Today, some of the duo’s past books are in “development,” as they say, and may take on lives of their own. After Springsteen wrote the songs based on Journey to Nowhere, which documented Rust Bowl refugees looking for work, that book was reissued with a new introduction by the Boss. HBO has optioned Journey, too, and hopes are high that someday there’ll be a film based on the work.

Dale Maharidge

Still, nobody’s kidding themselves. “Books about poor people in America do not exactly fly off the shelves,” Maharidge deadpanned.

Now completing a cross-country book tour for Homeland, Maharidge is already deep into his next book, what he calls a “micro-portrait of a small town in America.” When the Homeland tour is complete, he’ll keep writing, living out of a room in a decrepit, near-abandoned mansion in Iowa. After that, he’ll return to teaching at Columbia in New York. He wonders how many more books he has left in him. “Maybe 10,” he predicted with excitement. “Who knows? Maybe it’s 10.”

For his part, Williamson—who has been almost buried in honors and prizes for his photography this past decade—remains on staff at The Washington Post. He’s into his next project, too, a book about the Lincoln Highway.

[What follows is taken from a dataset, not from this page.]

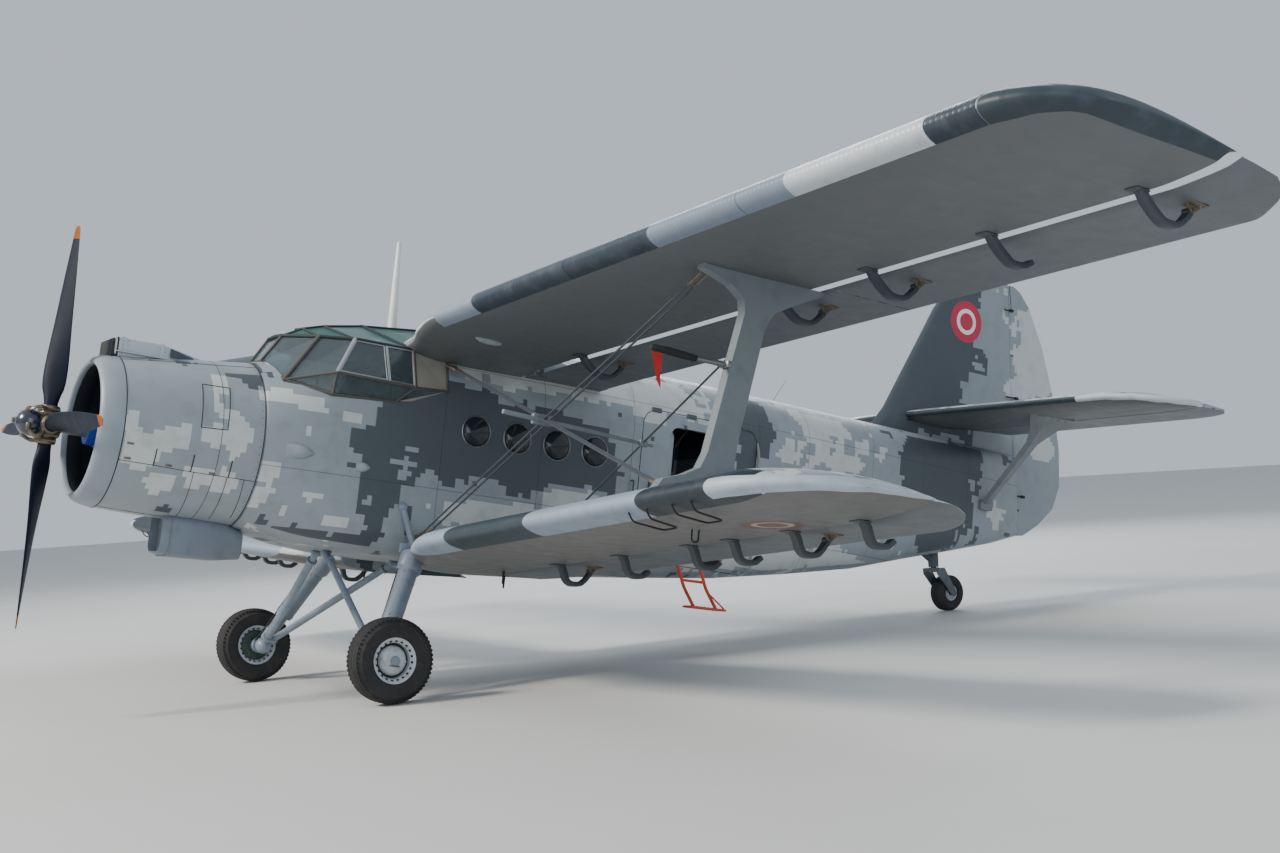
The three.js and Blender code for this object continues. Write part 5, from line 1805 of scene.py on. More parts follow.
@dataclass
class Propeller:
    """Four-blade variable-pitch propeller with a domed hub and counterweights.

    Attributes:
        x: station of the blades.
        z: height of the shaft.
        phase: degrees of the first blade from upright.
        rows: distance out, chord, thickness and twist in degrees.
    """

    x: float = 2.753
    z: float = 1.766
    phase: float = -2.85
    rows: tuple = (
        (0.15, 0.12, 0.118, 62), (0.2, 0.122, 0.112, 60), (0.36, 0.214, 0.082, 53),
        (0.54, 0.232, 0.06, 45), (0.9, 0.208, 0.038, 33), (1.35, 0.158, 0.024, 25),
        (1.65, 0.104, 0.016, 21), (1.76, 0.082, 0.012, 20), (1.8, 0.048, 0.01, 20),
    )

    def blade_axes(self, shop: Workshop, k: int) -> Matrix:
        """Returns a blade's axes: Z out along it."""
        turn = Matrix.Rotation(math.radians(90 * k + self.phase), 4, "X")
        return shop.axes @ Matrix.Translation((self.x, 0, self.z)) @ turn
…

The pair expects to be joining forces on another book again soon.

Asked whether he has any regrets about the course his professional life has taken, Maharidge paused a minute and then laughed and shook his head. (He left the Bee while in a downward spiral with that paper’s management despite his Pulitzer and quit a lucrative journalism teaching post at Stanford University just to “shake things up.") Asked if the personal sacrifices have been worth it (Maharidge has never been married and has no children), the author shook his head again. “Life is choices,” he said. “You want it all; you don’t get it all.”

Then he laughed: “If you want a balanced life, don’t do this.”

In the next moment, though, Maharidge reverted to speed-talking about Homeland, the urgent need for the country to get back on track and the necessity for editors and journalists to show some guts and tackle the tough subjects more often. “The next three to four election cycles are critical,” he said. “November is big, but it’s not all.”

Famed author and oral historian Studs Terkel remarks on Homeland‘s book jacket that Maharidge and Williamson are “true journalists"—the kind who seek out “small truths in large circumstances.” But it also can be said that these two have sought out large truths in small details.

And perhaps it was with the early details in mind that Maharidge and Williamson held a two-man reunion in Sacramento in 1995. Their goal back then—long before 9/11 and Homeland—was to catch up as friends and figure out what it all had meant so far.

“We toured our Sacramento,” said Maharidge. He meant the “hobo jungles” along the river, the desolate rail yards and the homeless hangouts. At the end of that long day, the pair drank beer on the shores of the Sacramento River and wondered aloud whether their journalistic journey, thus far, had been worth it. Had their books made any difference at all?

They wondered, yes, but deep down they knew.